By The Exposé on August 25, 2022 •
1 in every 73 COVID-19 Vaccinated People were Dead by May 2022 in England according to UK Government
Thanks Rich, extraordinary stats. Despite summer coming up in OZ, they are ramping up the “threat” from some new vars of Omicron, and the need to mask up/get “antivirals” viz Paxlovid to keep up the value of Pfizer shares. What was wrong with Ivermectin? I’ve forgotten… Or HCQ? People need antivirals because the vaxes don’t work! But you still need your booster, even though it is not effective against even the last BA5 variant.
A: Donald Trump
A: Donald Trump
B: They were efficacious
And 3: Too cheap
As I was writing that, a passe’ chief health officer appeared to give his nightly message - "there are treatments available, speak to your doctor…take the anti-viral as soon as symptoms appear…
I think the Goverment bought 300,000 doses, at around $1100 a course of ?5 pills. And NO-ONE ever mentions the Horse Wormer, or that other stuff Trump took, nor Monsieur HCQ imself de Marseilles.
My wife has now been taking HCQ for four months for a rheumatic pain condition and it has gone away! During this time people have been getting COVID like the plague, but she hasn’t had anything. But neither have I… or have I ? I bought a RAT once just in case, but never used it.
Anyway, in our household it’s been Russia for six months…
cheers D
There’s a big caveat about this ONS data, which I leave to the end.

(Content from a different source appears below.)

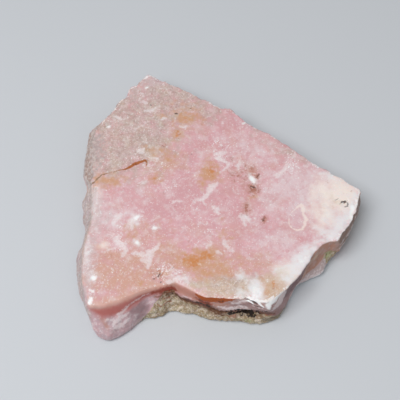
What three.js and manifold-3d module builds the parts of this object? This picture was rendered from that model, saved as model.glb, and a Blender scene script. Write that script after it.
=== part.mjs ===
// A rough slab of pink opal: a flat sawn face on top, broken sides, and a rind of host rock below.
// Millimetres, +Z up. The origin is under the middle of the slab, on the surface that it rests on.
import * as THREE from "three";
import { mergeVertices } from "three/addons/utils/BufferGeometryUtils.js";
import Module from "manifold-3d";

// Driving dimensions
const THICKNESS = 12.5;
const COLUMN_SPACING = 1.25;
const ROWS_PER_STEP = 4;

// The rind's lower edge stands this high, and the foot is set back from it by this much
const RIND_EDGE_HEIGHT = 1;
const UNDERCUT = 1.2;

// The slab's side is drawn as four closed contours, seen from above and listed anticlockwise from the right tip.
// Each point is [x, y] at the contour's own height, or [x, y, z] where the contour rises and falls.
// Every contour can be seen whole from the middle of the slab, so a side column is a ray through all four.

// The edge of the sawn face
const SAWN_EDGE = [
  [45.6, -2.2], [45.3, -1.1], [42.9, 0.7], [40.5, 3.0], [38.4, 4.4], [34.5, 7.3], [31.1, 9.6],
  [27.4, 13.1], [24.9, 15.2], [20.8, 19.1], [16.9, 22.1], [14.1, 23.8], [10.5, 26.6], [7.7, 29.2],
  [5.0, 32.3], [4.3, 33.4], [2.3, 33.4], [0.6, 33.8], [-2.7, 36.1], [-6.2, 38.2], [-11.9, 41.7],
  [-14.6, 43.7], [-16.4, 44.1], [-18.3, 45.7], [-21.1, 47.0], [-24.2, 49.0], [-26.1, 47.5],
  [-27.5, 45.2], [-28.3, 43.8], [-30.4, 43.5], [-31.2, 41.8], [-31.2, 40.3], [-32.4, 38.4],
  [-34.1, 36.8], [-35.9, 32.6], [-39.8, 27.7], [-41.4, 25.0], [-42.0, 21.9], [-42.3, 18.5],
  [-42.4, 15.0], [-41.9, 10.8], [-41.2, 6.7], [-40.8, 2.8], [-39.2, -1.4], [-39.3, -5.2],
  [-40.3, -9.0], [-40.6, -12.2], [-41.2, -15.8], [-42.0, -19.2], [-42.5, -25.0], [-42.5, -28.1],
  [-42.4, -33.0], [-41.3, -38.6], [-40.5, -42.4], [-39.5, -44.0], [-34.4, -43.5], [-30.8, -42.2],
  [-27.6, -40.9], [-23.8, -39.2], [-20.8, -38.2], [-16.9, -37.3], [-13.7, -35.6], [-10.5, -37.7],
  [-7.7, -39.3], [-5.0, -41.2], [-2.8, -41.1], [0.7, -41.3], [3.4, -41.5], [6.7, -41.4],
  [8.0, -40.7], [9.8, -41.6], [11.8, -42.7], [13.8, -42.6], [16.4, -40.8], [18.1, -39.5],
  [20.2, -38.1], [21.5, -36.3], [23.5, -34.1], [25.0, -32.3], [26.6, -29.5], [27.6, -28.5],
  [28.2, -26.5], [29.7, -24.8], [32.1, -22.0], [34.6, -20.9], [36.7, -20.9], [38.1, -18.9],
  [40.3, -15.9], [42.0, -13.3], [43.5, -10.4], [44.0, -7.7], [44.8, -5.2],
];

// The foot of the steep fresh break under the sawn edge
const FRESH_BREAK = [
  [46.0, -2.2, 8.5], [45.4, -0.8, 8.5], [41.5, 3.2, 8.5], [36.0, 7.6, 8.0], [31.6, 10.8, 8.5],
  [26.5, 15.4, 8.5], [21.6, 19.8, 8.0], [14.8, 24.8, 8.5], [8.6, 29.9, 8.0], [5.2, 34.0, 8.5],
  [0.4, 35.2, 8.5], [-6.0, 39.4, 8.0], [-14.5, 44.8, 8.5], [-20.8, 48.2, 8.5], [-24.6, 49.7, 9.0],
  [-27.2, 47.4, 8.5], [-30.8, 44.4, 8.5], [-32.6, 40.0, 8.0], [-36.6, 33.4, 8.5], [-40.8, 28.4, 8.5],
  [-44.3, 24.9, 9.5], [-44.2, 20.5, 8.5], [-44.9, 16.8, 8.0], [-45.0, 11.1, 8.0], [-44.4, 6.8, 8.0],
  [-43.0, 4.2, 8.5], [-42.4, 2.4, 8.5], [-42.8, -0.8, 8.0], [-43.2, -5.0, 7.5], [-43.0, -9.6, 7.0],
  [-42.6, -13.0, 7.5], [-43.0, -16.0, 7.5], [-43.4, -19.5, 7.0], [-43.9, -24.0, 7.0],
  [-43.8, -28.5, 7.0], [-43.2, -32.0, 7.0], [-42.2, -37.5, 8.0], [-41.0, -42.0, 8.5],
  [-39.6, -44.9, 9.0], [-36.0, -45.5, 8.5], [-34.0, -45.3, 8.3], [-31.0, -44.3, 8.3],
  [-29.2, -43.1, 8.5], [-26.5, -41.2, 8.8], [-24.2, -39.7, 9.0], [-21.0, -38.3, 9.2],
  [-17.0, -37.6, 9.0], [-13.9, -36.3, 8.5], [-11.1, -38.4, 8.5], [-8.3, -39.6, 8.5],
  [-5.3, -41.2, 9.5], [-2.6, -41.6, 9.5], [1.4, -41.8, 10.0], [5.9, -41.7, 10.5], [8.9, -42.3, 10.0],
  [12.5, -43.4, 10.0], [15.0, -43.9, 9.5], [16.8, -41.7, 9.5], [19.1, -39.4, 9.0], [21.1, -36.7, 8.0],
  [22.8, -34.6, 8.0], [24.6, -32.4, 7.5], [26.6, -29.4, 7.0], [28.6, -26.9, 7.0], [30.3, -25.2, 7.0],
  [32.1, -23.2, 7.0], [34.5, -21.1, 7.0], [37.1, -20.4, 7.0], [38.6, -19.4, 7.5], [40.3, -16.8, 8.0],
  [41.6, -14.5, 8.0], [42.6, -12.2, 8.5], [43.8, -10.3, 8.5], [44.8, -8.3, 8.5], [45.7, -6.0, 8.5],
  [46.1, -3.6, 8.5],
];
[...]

(Edit of spelling) Separate from this, I think the bar charts showing deaths by one jab, two jabs etc and unvaccinated are misleading. The categories are not well-defined because they are affected/altered by the deaths that they are counting; I posted about this here:
Mortality lowest amongst un'vaccinated', according to official government figures - The Expose - #3 by Evvy_dense
The big bars in each month for one/two jabs represent much smaller numbers of people than the last one (three jabs). To make an effective comparison of jabbed vs unjabbed you would need to do some kind of weighting of the jabbed. But for an at-a glance job, you could compare the first, unvaxed, in green, vs the last, three jabs, in red (bearing in mind the true jabbed totals would need to include the two middle bars which have high percentage deaths [for reasons noted above] but lower numbers in them). This is crude but you can still observe time trends - the unvaccinated were definitely having a lower rate of non-covid deaths than the jabbed in May; and, in most of the age groups, April as well. This is not a ‘waning efficacy’ issue as its non-covid deaths - may reflect the signal from elsewhere that adverse booster effects are cumulative.
The ‘1 in 73 died who have been jabbed’ may be right, however as about 1% of the population dies every year it would need a bit more work to make something of this. The data is to May 2022 so what is the effective time period? Bear in mind that for a few months after the start of the vaccine rollout in Dec 2021 most people hadn’t had the jab.
If the effective time period (eg, the average considering some got jabbed at the start and some much later in 2021) is about a year then the 73% dying in that period would be an overall increase of around 30%. Personally I would be surprised if the increase is that small.
This data is available on the ONS links given by the Expose.
There are strange goings-on in this data set. For much of the period it shows NON_COVID deaths from jabs much lower than unjabbed. This is a strange effect, probably partly ‘healthy vacinee’ which is akin to ‘healthy worker’ effect from epidemiology whereby comparing occupational risks of workers with the general population always flatters the occupational exposure because workers are a healthier population anyway. People of working age in jobs were pushed much harder to get jabbed than those not in jobs; also social or economic class also influences vaccination.
But the ‘healthy vacinee’ effect wouldn’t on its own show such a drastic vaccination benefit for non-covid deaths; this has been ironically termed the ‘immortal effect’. This leads on to the big caveat referred to at the beginning - that the ONS data is probably biased in a more serious way.
The big caveat
As Norman Fenton has explained, the size of the unvaccinated population is not a simple thing to calculate, as you have to subtract the vaccinated, and this remainder is very sensitive to the vaccinated population and how it is defined and counted. Fenton says they took the lowest possible estimate of the number of unvaccinated (the Expose smelt a rat here as well) this may have halved the true population in size thereby artificially doubling the presented ‘risk’ of being unvaxed.
However with or without this caveat and the other issues, the data shows a trend in whatever is being counted.